Saturday, April 17, 2010

A Room With a View


This is currently the view from the window right by my computer desk. My desk looks out over a short walk that goes from the side door to the back yard gate. It is a small area but I have planted things here that give me three seasons of bloom and a nice view whenever I am at my desk. Even in winter the Irises, walk, fence and gate look nice.

One landscaping principle that I am trying to follow is to make your garden as pretty when viewed from inside the house as it is when viewed from the street. Make something interesting and pleasing to look at from every window you spend a good length of time looking out of. Site your bird feeder where you can see it out the window from your place at the dining room table, and you wont miss seeing your bird friends visit. 

I have a pretty view of the front garden from my favorite reading chair in the living room. Our bird feeder can be seen from one dining room window and also from the window over the kitchen sink. The humming bird feeder is right outside the other dining room window, close enough for plenty of opportunities to see the hummingbirds that visit.

Nothing lifts my spirits like seeing the beauty of a flower. So my final advice is to put a pot of pretty flowers right outside the door you go in and out of the most. In the summer try a big pot of petunias and in the winter you can have a pot of pansies.
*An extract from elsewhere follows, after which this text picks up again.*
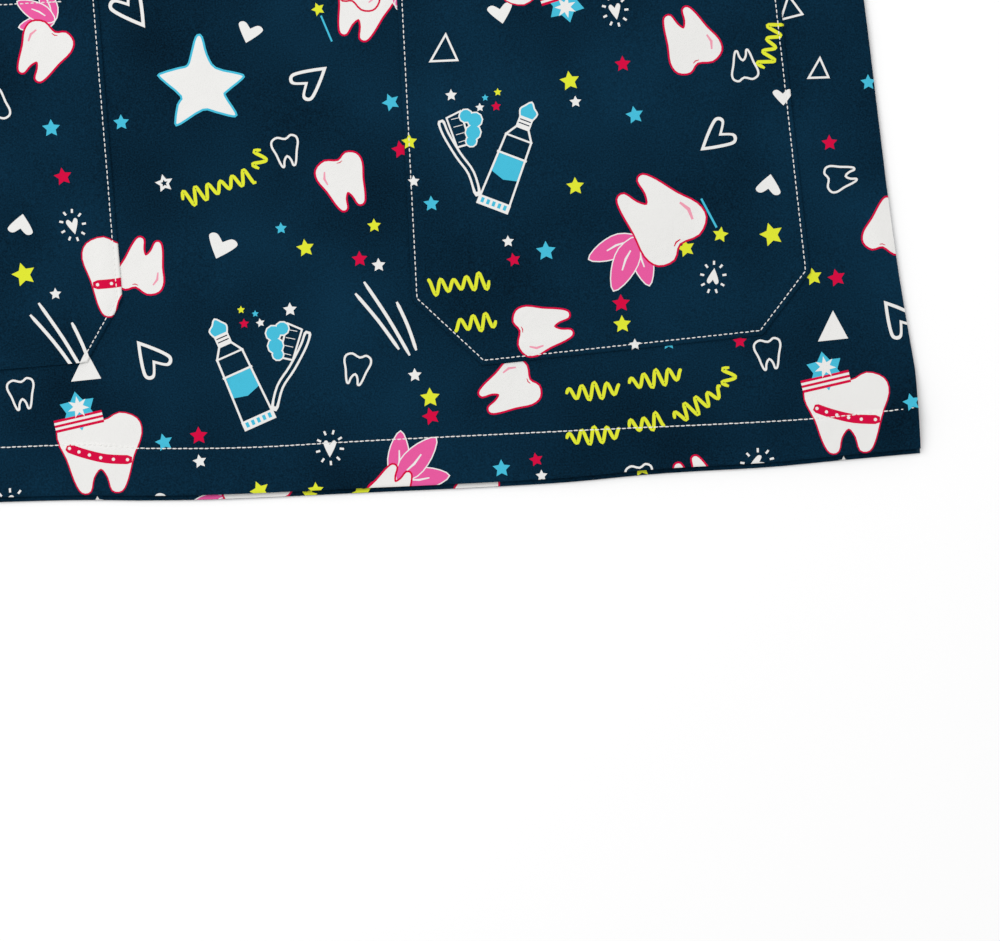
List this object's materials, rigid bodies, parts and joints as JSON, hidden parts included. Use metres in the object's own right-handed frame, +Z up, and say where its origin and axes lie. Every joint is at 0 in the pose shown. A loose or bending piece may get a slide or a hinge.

That way whenever you go out about your business your flowers will give you something to smile about.

Monday, April 5, 2010

Buzzzzz




I recently had some fun watching the interactions of some Bumblebees and Honey bees in my two Red Bud trees. In the smaller tree the Honey bees appeared to be trying to chase off, unsuccessfully, the larger Bumblebees. In the larger tree the bees just ignored each other.

Since I took these pictures with a small point and shoot digital camera I had to get within inches of the bees to get the pictures. I knew they would just ignore me, but it made me jumpy anyway.

Wednesday, March 31, 2010

Spring Birdie Story


This morning I was inspired to take another picture of this lovely pair - the Texas Red Bud and the white Daffodils - because they looked even prettier than a few days ago. The morning sun was making everything sparkle and shine so beautifully. I really wanted to capture the moment, but alas I am a terrible photographer. I point and click and hope for the best. Nothing ever looks as beautiful in the photograph as it did in my eyes.

Anyway, I took the picture, and was hoping for the best, when in flew a little Bedwrick's Wren wondering why I was standing so close to his birdhouse. I never expected birds to nest in these birdhouses. They are just for decoration really, they are too close to the house and the cats, but, for reasons known only to Wrens, the Wren chose the old dilapidate birdhouse closest to the Red Bud. We had provided a new certified Wren house (they have a tiny opening that keeps out Sparrows) in another, safer area of the yard, but the Wren has nested for four years now in the birdhouse that a squirrel chewed a very large opening in. The entrance hole is big enough to put your entire fist in. The cats could easily get these birds, especially as the Wren makes such a conspicuous production about protecting his nest, but somehow they survive. I have the privilege of watching this spectacle from the window you see in the picture. My desk sits right behind it.

Meanwhile, looking out the opposite window from the dining room, I see that the sparrows have been driven crazy trying to get into the wren house! It has stayed empty all this time, but every year a male sparrow will chose it and vainly sit calling out for a love to come inspect his chosen home. The sparrows cant get inside. The birdhouse is wedged up into a corner near the roof of the porch, so there is a little bitty space too small for a sparrow to stand up in on top of it and a little bitty space in the corner behind it. 

The male sits outside our dining room window calling and calling. The females come and look. They try to get in and can't. They try out the little bitty space on top, and with difficulty wedge themselves behind it. They reject it. This is our dining room dinner hour drama.

Well, I thought to myself recently, "You know I am tired of watching all this disappointment. I am sort of anti English Sparrow, but I can't take this poor male sparrow's frustration any longer. Wouldn't it be better for some bird to use the house if the Wrens wont? It would be kinda fun to watch, even if it is just sparrows." So, Garry got out the hole saw and sawed a bigger hole in the Wren (now sparrow) house, and the hapless male sparrow now has a lady love to share his home with. (It is fun to watch too.)

Back to the Wren that flew into my picture. Of course I panicked! I took a very crooked picture where the Wren is all blurry. He is hopping all over the Red Bud giving me a look. I am franticly fumbling with the camera, chanting ZOOM ZOOM dumb camera! but I did manage to get a picture of him even if it isn't the best. Enjoy!



Sunday, March 28, 2010

First Spring Flowers


Daffodils




Dandy Lions are the first flowers bees find in the spring and are very important for that reason. The low growing pretty ones like this I like to leave, but I chop the tall ugly purple ones.



Peach blossoms


Front walk. The purple flowers are grape hyacinth. I bought 50 bulbs wholesale and they have really filled in.




White daffodils under a baby Red-bud Tree. This is the tree that I kept having to save from the wood ants last summer.





Wild grape hyacinths under the peach tree in the front yard.


I planted one hundred day lilies and one hundred daffodils that I bought wholesale under the two Red Oak trees. The day lilies are doing great, but only 40 daffodils came up and bloomed this year. The daffodils come up first and bloom, then as their foliage dies they are hidden by the day lilies as they grow. The idea works well, but I did not buy the right kind of daffodils for Texas.




Grandmother's Iris blooming under another Red Bud tree. This is always the first iris to bloom. The rest of the flower bed looks pretty bare, but lots of things are sprouting up and soon it will be full.